Pakar hukum Universitas Al-Azhar Indonesia, Suparji Ahmad, menilai adanya kegagalan revolusi mental di bidang hukum, khususnya pemasyarakatan.
“Belum tampak perubahan mendasar mentalitas aparat di situ. Jadi konteks ini momentum yang baik, misalkan Presiden Jokowi dengan Revolusi Mental perlu ditunjukkan dengan sikap aparat. (Revolusi Mental) belum berhasil menunjukkan itu, karena rumor masih banyak hal seperti ini. Belum waktu setengah tahun, baru beberapa bulan, sudah terjadi lagi hal seperti ini,” tutur Suparji saat dihubungi detikcom, Senin (17/9/2018) malam.
Suparji mengungkit lagi kasus suap yang melibatkan eks Kalapas Sukamiskin Wahid Husen beberapa bulan lalu. Setelah kasus terungkap, sejumlah pembenahan di lapas tersebut salah satunya pembongkaran gazebo yang dianggap mewah hingga penggantian kepala lapas.
Namun kini seolah perubahan yang dilakukan waktu itu seakan tak berarti. Suparji menilai tak ada perubahan mental aparat lapas untuk mewujudkan lembaga pemasyarakatan yang adil.
Menurut Suparji, seharusnya tak boleh ada diskriminasi dalam hal fasilitas sesama warga binaan di Lapas Sukamiskin. Tetapi potret yang muncul saat ini justru tampak jelas ada perbedaan antara sel yang ditempati Setya Novanto dan beberapa penghuni lapas lainnya.
Padahal Menkum HAM Yasonna Laoly pernah berjanji hal-hal seperti ini tak akan terulang setelah terungkapnya suap dari napi korupsi Fahmi Darmawansyah kepada Kalapas Sukamiskin terdahulu, Wahid Husen. Suap tersebut diduga terkait permintaan penambahan fasilitas di sel.
“Saya kira memang janji-janji itu tak terbukti. Mungkin saja ini fenomena gunung es, termasuk lembaga-lembaga lain. Perlu diaudit yang betul-betul aktual, apakah pungli masih ada? Jual-beli kamar ada tidak? Kan rumor seperti itu banyak sekali,” kata Suparji.
Suparji berharap Presiden Jokowi cepat tanggap menyikapi hal ini dengan memanggil Menkum HAM Yasonna Laoly. Jokowi harus meminta penjelasan kepada Yasonna.
“Saya kira Presiden memiliki komitmen menciptakan pemerintahan yang stabil dan tak gaduh, berkomitmen menciptakan penegakan hukum yang fair.
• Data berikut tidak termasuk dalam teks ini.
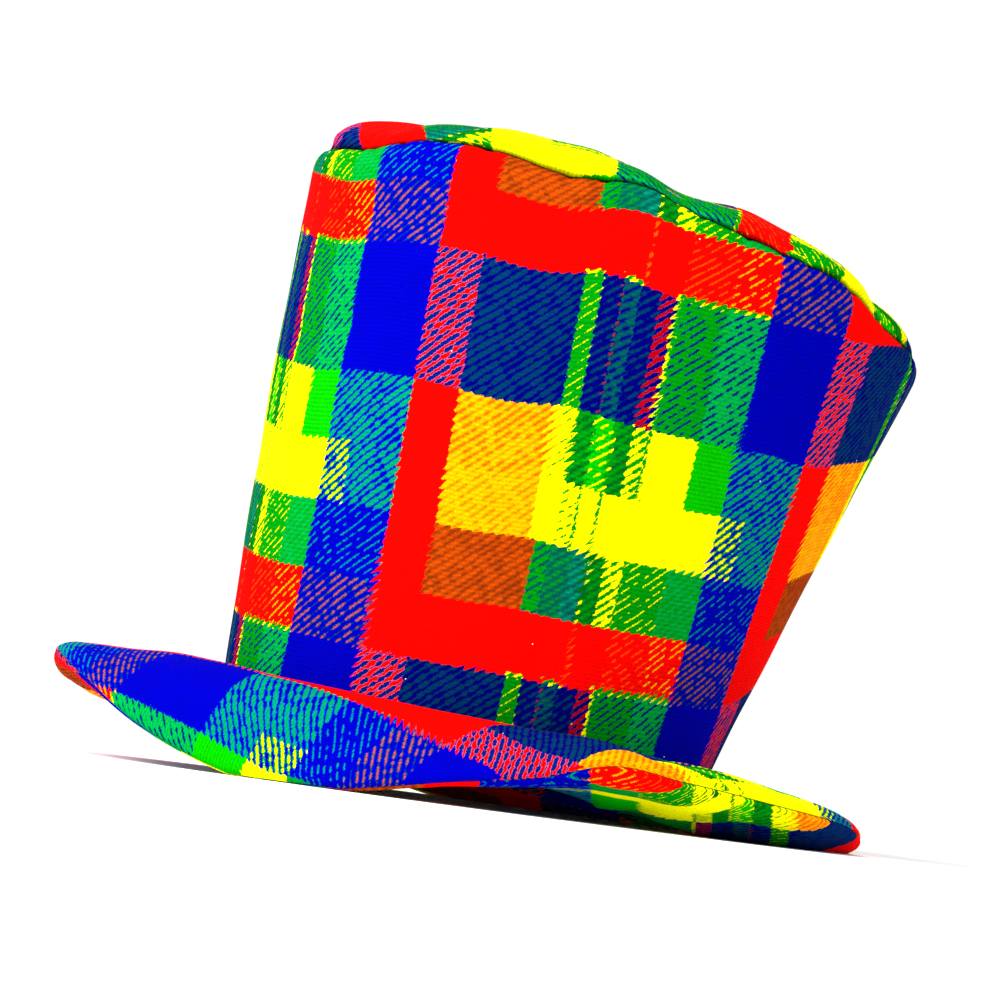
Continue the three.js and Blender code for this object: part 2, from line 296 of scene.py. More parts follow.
shift = frameShift()
print("hat: leaned and settled, shifted by", np.round(shift, 2).tolist(),
      "and lifted by", round(float(lift), 2))


# Creases and unevenness of the cloth, worked out along the surface normals

def ripple(azimuth, along, waves, seed):  # from about -1 to 1, whole waves round the hat
    chance = np.random.default_rng(seed)
    total = 0
    for turns, length in waves:
        phase = chance.uniform(0, 360, 2)
        total = total + cosd(turns * azimuth + phase[0]) * cosd(360 * along / length + phase[1])
    return total / len(waves)


def gathers(azimuth, distance, seam):  # creases that run off a seam, each with its own depth and reach
    chance = np.random.default_rng(seam["seed"])
    places = (np.arange(seam["count"]) + chance.uniform(-0.4, 0.4, seam["count"])) * 360 / seam["count"]
    total = 0
    for place in places:
        deep, wide, far, lean = chance.uniform((0.25, 0.6, 0.4, -1), 1)
        away = awayFrom(place - lean * seam["lean"] * distance, azimuth)
        crease = bell(away, seam["spread"] * wide)
        total = total - seam["depth"] * deep * crease * np.exp(-(distance / (seam["reach"] * far)) ** 1.5)
    return total


def dents(azimuth, share, rows):  # single dents, and swellings where depth is below zero
    total = 0
    for row in rows:
        up = share - row["share"]
        across = awayFrom(row["azimuth"], azimuth) / row["wide"] + up / row["tall"] * row.get("slant", 0)
        total = total - row["depth"] * np.exp(-across ** 2 - (up / row["tall"]) ** 2)
    return total


def normalsOf(points):  # of rows that go round, to the left of their direction
    turn = np.roll(points, -1, 0) - np.roll(points, 1, 0)
    normals = np.cross(turn, np.gradient(points, axis=1))
    return normals / np.maximum(np.linalg.norm(normals, axis=-1, keepdims=True), 1e-9)


def pathOf(points):  # mean length of cloth along the rows
    steps = np.linalg.norm(np.diff(points, axis=1), axis=-1).mean(0)
    return np.concatenate([[0], np.cumsum(steps)])[None, :]


# Meshes

sharpAngle = 50  # an edge that turns more than this is drawn sharp


def makeMesh(name, points, faces, cloth, crease, material):
    mesh = bpy.data.meshes.new(name)
    mesh.from_pydata(((points + shift) * mm).tolist(), [], faces)
    clothMap = mesh.uv_layers.new(name="cloth")
    clothMap.data.foreach_set("uv", np.array(cloth, np.float32).ravel())
    # each point keeps how much painted shade darkens its colour
    mesh.attributes.new("crease", "FLOAT", "POINT").data.foreach_set("value", crease.astype(np.float32))
    mesh.materials.append(material)
    mesh.polygons.foreach_set("use_smooth", [True] * len(mesh.polygons))
    mesh.set_sharp_from_angle(angle=math.radians(sharpAngle))
    mesh.validate()
    piece = bpy.data.objects.new(name, mesh)
    bpy.context.collection.objects.link(piece)
    return piece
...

Kalau kemudian faktanya ada seperti itu, sebagai atasan wajib berikan teguran ke pembantunya, mengapa ini terjadi. Mendorong Presiden menegur pembantunya dia dalam memimpin kementerian itu ada hal-hal yang tak sesuai dengan yang berlaku, Presiden wajib minta keterangan,” tutur Suparji.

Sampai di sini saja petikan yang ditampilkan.